Following Ozturk's arrest, immigration officials took her from Somerville to Methuen, Massachusetts, and then to Lebanon, New Hampshire, according to court filings. From there, she was brought to an ICE field office in St. Albans, Vermont, and was held there overnight. The following morning, on March 26, Ozturk was taken to the airport in Burlington, Vermont, and flown to Alexandria, Louisiana, where her custody was transferred to an immigration detention facility in Basile, Louisiana.

Ozturk's lawyers wrote in court filings that they, as well as her friends and family, were unable to confirm her whereabouts in the hours after her arrest, and filed a petition challenging her detention with the federal court in Massachusetts since that is where she was arrested.
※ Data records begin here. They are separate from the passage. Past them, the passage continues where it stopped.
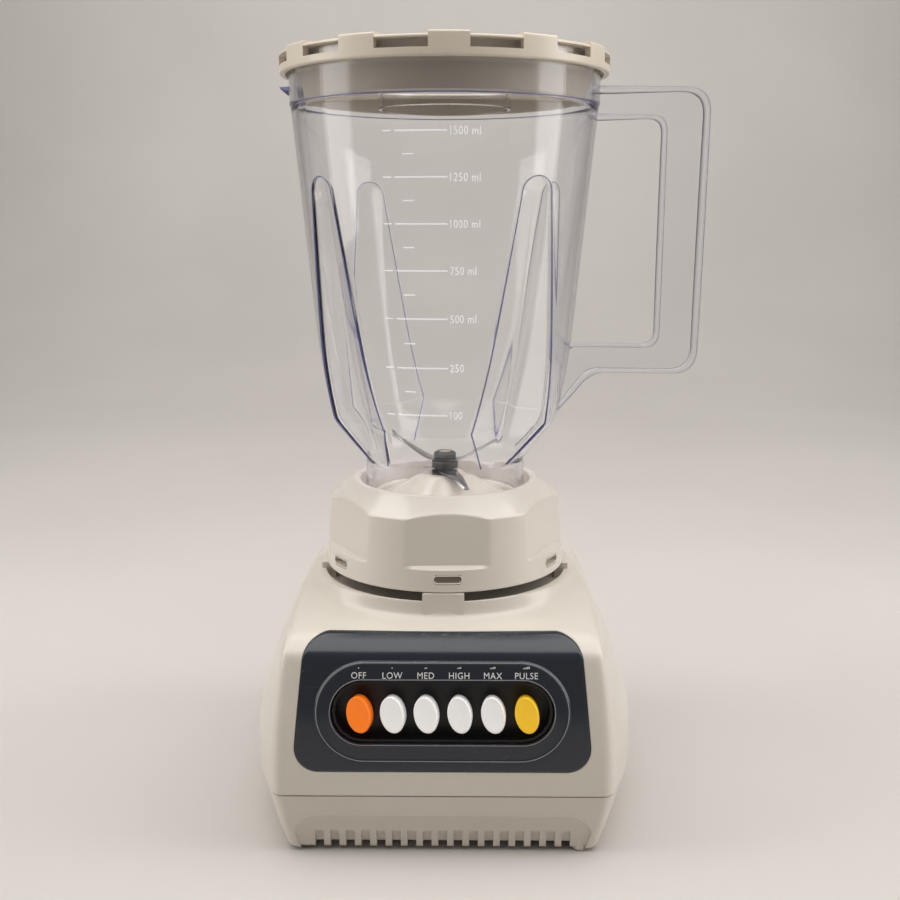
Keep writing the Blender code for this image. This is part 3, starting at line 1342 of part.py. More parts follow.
# ---------------------------------------------------------------- lid and cap
def lid(cream, axis):
    """Lid with a plug skirt, a sunken deck and a ring of windows around the jug's rim."""
    stop = RIM_Z + GAP
    inside = LID_RADIUS - LID_RING_WALL
    skirt_foot = LID_TOP_Z - LID_SKIRT_DEPTH
    edge = LID_RIM_COVER * 0.6
    profile = [
        (inside, LID_RING_Z),
        (LID_RADIUS, LID_RING_Z),
        (LID_RADIUS, LID_TOP_Z - edge),
        (LID_RADIUS - edge, LID_TOP_Z),
        (LID_DECK_RADIUS + LID_SKIRT_WALL, LID_TOP_Z),
        (LID_DECK_RADIUS, LID_DECK_Z),
        (LID_OPENING, LID_DECK_Z),
        (LID_OPENING, LID_DECK_Z - LID_DECK_THICK),
        (LID_SKIRT_TOP - LID_SKIRT_WALL, LID_DECK_Z - LID_DECK_THICK),
        (LID_SKIRT_BOTTOM - LID_SKIRT_WALL, skirt_foot),
        (LID_SKIRT_BOTTOM, skirt_foot),
        (LID_SKIRT_TOP, LID_RING_Z),
        (LID_SKIRT_TOP, stop),
        (inside, stop),
    ]
    piece = make("lid", *turned(profile, FINE, closed=True), cream, axis)
    windows, steps = [], []
    for k in range(WINDOW_COUNT):
        angle = WINDOW_TURN + 2 * math.pi * k / WINDOW_COUNT
        low, high = LID_RING_Z + WINDOW_SILL, LID_TOP_Z - SEGMENT_STEP - WINDOW_HEAD
        windows.append(sector(angle, inside - LID_RING_WALL * 0.4, LID_RADIUS * 1.1, low, high))
        step = LID_TOP_Z - SEGMENT_STEP
        steps.append(sector(angle, LID_SKIRT_TOP, LID_RADIUS * 1.1, step, LID_TOP_Z + SEGMENT_STEP))
    boolean(piece, helper("lid_windows", *many(windows), axis))
    boolean(piece, helper("lid_steps", *many(steps), axis))
    return piece


def sector(angle, inner, outer, low, high):
    """A block that spans one window's angle between two radii."""
    span = WINDOW_HALF_ANGLE
    outline = [(inner, angle - span), (outer, angle - span), (outer, angle + span), (inner, angle + span)]
    return prism([(r * math.cos(a), r * math.sin(a)) for r, a in outline], low, high)


def filler_cap(clear, axis):
    """Clear measuring cap that closes the lid's opening, with its cup hanging into the jug."""
    flange = LID_DECK_Z + GAP
    top = flange + CAP_FLANGE_THICK
    foot = flange - CAP_DEPTH
    rings = [
        circle(CAP_RADIUS - CAP_WALL, foot, ROUND),
        circle(CAP_RADIUS, foot, ROUND),
        circle(CAP_RADIUS, flange, ROUND),
        circle(CAP_FLANGE, flange, ROUND),
        circle(CAP_FLANGE, top, ROUND),
    ]
    piece = make("filler_cap", *stacked(rings), clear, axis)
    hollow = CAP_RADIUS - CAP_WALL
    cavity = turned([(hollow, foot - CAP_DEPTH), (hollow, flange + GAP)], ROUND)
    boolean(piece, helper("cap_hollow", *cavity, axis))
    grip = box(
        (-CAP_GRIP_HALF, -CAP_GRIP_THICK / 2, top - CAP_FLANGE_THICK / 2),
        (CAP_GRIP_HALF, CAP_GRIP_THICK / 2, top + CAP_GRIP_RISE),
    )
    boolean(piece, helper("cap_grip", *grip, axis), "UNION")
    return piece


# ---------------------------------------------------------------- assembly
def empty(name, location):
    """A named place that pieces hang on."""
    made = bpy.data.objects.new(name, None)
    made.location = location
    bpy.context.scene.collection.objects.link(made)
    return made


def build():
    """Clears the scene and models the blender."""
    for old in list(bpy.data.objects):
        bpy.data.objects.remove(old, do_unlink=True)
    axis = empty("drive_axis", (AXIS_X, 0.0, 0.0))
    face_frame = empty("panel_frame", (0.0, -face_depth(BUTTON_ROW_Z), BUTTON_ROW_Z))
    face_frame.parent = axis
    face_frame.rotation_euler = (math.pi / 2 - FACE_TILT, 0.0, 0.0)
    bpy.context.view_layer.update()

    lower_housing(material("lower_cream", (0.79, 0.72, 0.62), 0.35), axis)
    upper_housing(material("upper_cream", (0.79, 0.72, 0.62), 0.32), axis, face_frame)
    control_panel(material("slate_panel", (0.045, 0.055, 0.07), 0.25), axis, face_frame)
    button_well(material("well_black", (0.01, 0.01, 0.012), 0.5), face_frame)
    for index, (name, color) in enumerate(BUTTONS):
        push_button(index, name, material(name + "_finish", color, 0.4), face_frame)
    switch_bank(material("switch_body", (0.05, 0.05, 0.05), 0.6), face_frame)
    feet(material("foot_cream", (0.75, 0.68, 0.58), 0.7), axis)
    housing_screws(material("screw_steel", (0.6, 0.6, 0.6), 0.35, 1.0), axis)
    cord_gland(material("gland_black", (0.03, 0.03, 0.03), 0.6), axis)

    steel = material("motor_steel", (0.45, 0.46, 0.48), 0.4, 1.0)
    copper = material("copper", (0.72, 0.35, 0.16), 0.35, 1.0)
    brass = material("brass", (0.75, 0.58, 0.3), 0.35, 1.0)
    black = material("fan_black", (0.02, 0.02, 0.02), 0.5)
    mount = material("mount_rubber", (0.03, 0.03, 0.03), 0.8)
    plain = material("bracket_zinc", (0.62, 0.63, 0.66), 0.4, 1.0)
    motor(axis, steel, copper, brass, black, mount, plain)

    blades = material("blade_steel", (0.55, 0.56, 0.58), 0.25, 1.0)
    dark = material("dark_steel", (0.2, 0.2, 0.21), 0.35, 1.0)
    bronze = material("bush_bronze", (0.6, 0.45, 0.25), 0.4, 1.0)
    seal = material("seal_rubber", (0.6, 0.58, 0.55), 0.7)
    blade_unit(axis, material("blade_base_cream", (0.78, 0.71, 0.61), 0.35), blades, dark, bronze, seal)
    collar(material("collar_cream", (0.79, 0.72, 0.62), 0.28), axis)
    jug(material("jug_clear", (0.85, 0.87, 0.95), 0.08, alpha=0.35), axis)
    lid(material("lid_cream", (0.78, 0.71, 0.61), 0.35), axis)
    filler_cap(material("cap_clear", (0.88, 0.89, 0.95), 0.08, alpha=0.35), axis)


build()
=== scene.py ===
import json
import logging
import math
from dataclasses import dataclass, field
from enum import Enum
from typing import Iterable, Sequence

import bmesh
import bpy
import numpy as np
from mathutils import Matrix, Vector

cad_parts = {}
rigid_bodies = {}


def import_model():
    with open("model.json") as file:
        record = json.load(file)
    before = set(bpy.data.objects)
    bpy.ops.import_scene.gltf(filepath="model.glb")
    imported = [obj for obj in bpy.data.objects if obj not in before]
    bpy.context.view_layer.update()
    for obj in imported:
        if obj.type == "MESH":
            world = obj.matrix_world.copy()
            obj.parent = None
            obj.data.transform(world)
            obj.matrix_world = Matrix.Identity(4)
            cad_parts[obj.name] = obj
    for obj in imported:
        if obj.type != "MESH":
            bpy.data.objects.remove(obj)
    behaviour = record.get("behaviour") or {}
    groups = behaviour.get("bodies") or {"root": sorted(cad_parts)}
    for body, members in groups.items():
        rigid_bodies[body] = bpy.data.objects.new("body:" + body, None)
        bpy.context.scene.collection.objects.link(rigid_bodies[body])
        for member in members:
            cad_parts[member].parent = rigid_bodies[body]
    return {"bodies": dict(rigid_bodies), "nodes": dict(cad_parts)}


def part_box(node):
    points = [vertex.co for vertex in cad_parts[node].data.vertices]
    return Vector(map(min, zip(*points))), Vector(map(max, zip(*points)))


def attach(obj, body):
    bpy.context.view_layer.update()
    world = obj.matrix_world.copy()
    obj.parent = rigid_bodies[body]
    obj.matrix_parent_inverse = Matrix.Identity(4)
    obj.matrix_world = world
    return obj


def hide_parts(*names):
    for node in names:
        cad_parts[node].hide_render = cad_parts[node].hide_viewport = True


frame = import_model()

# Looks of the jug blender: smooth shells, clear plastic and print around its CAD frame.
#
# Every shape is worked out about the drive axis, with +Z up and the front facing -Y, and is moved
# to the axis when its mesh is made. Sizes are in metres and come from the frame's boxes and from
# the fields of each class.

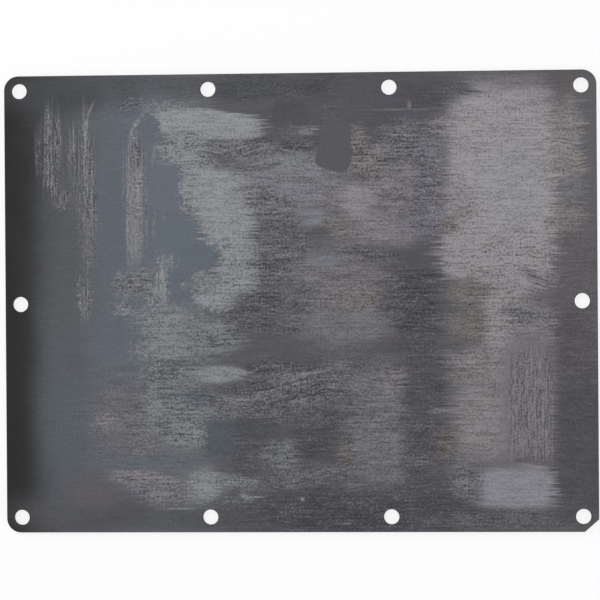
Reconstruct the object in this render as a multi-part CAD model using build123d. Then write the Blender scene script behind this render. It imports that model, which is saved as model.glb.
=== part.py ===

Shortly after the petition was filed on the night of March 25, a federal judge issued an order blocking the government from moving Ozturk outside of Massachusetts without notice. Several days later, Casper issued a second order prohibiting the government from removing Ozturk from the U.S. while it considered jurisdictional issues.

Casper convened a hearing Thursday to consider whether Ozturk's challenge to her detention should proceed in Massachusetts, as her lawyers wanted, or Louisiana, where the government said it should be heard. Ozturk's lawyers also said the case could be transferred to Vermont.

The judge said in her 26-page decision that Vermont is the appropriate venue for Ozturk's challenge, since that is where she was confined overnight at the time her habeas petition was filed. Casper said that Ozturk could not be faulted for filing her petition in the Massachusetts court, since her lawyers didn't know her whereabouts.

"The irregularity of the arrest, detention and processing here is coupled with the failure to disclose Ozturk's whereabouts even after the government was aware that she had counsel and the petition was filed in this court," she wrote. 

The judge wrote that while the Justice Department said it had arranged for Ozturk to be transported to Louisiana before her arrest, that assertion "does not necessarily show lack of attempt to manipulate jurisdiction where that plan continued (apparently uninterrupted) even after the government was aware of the petition."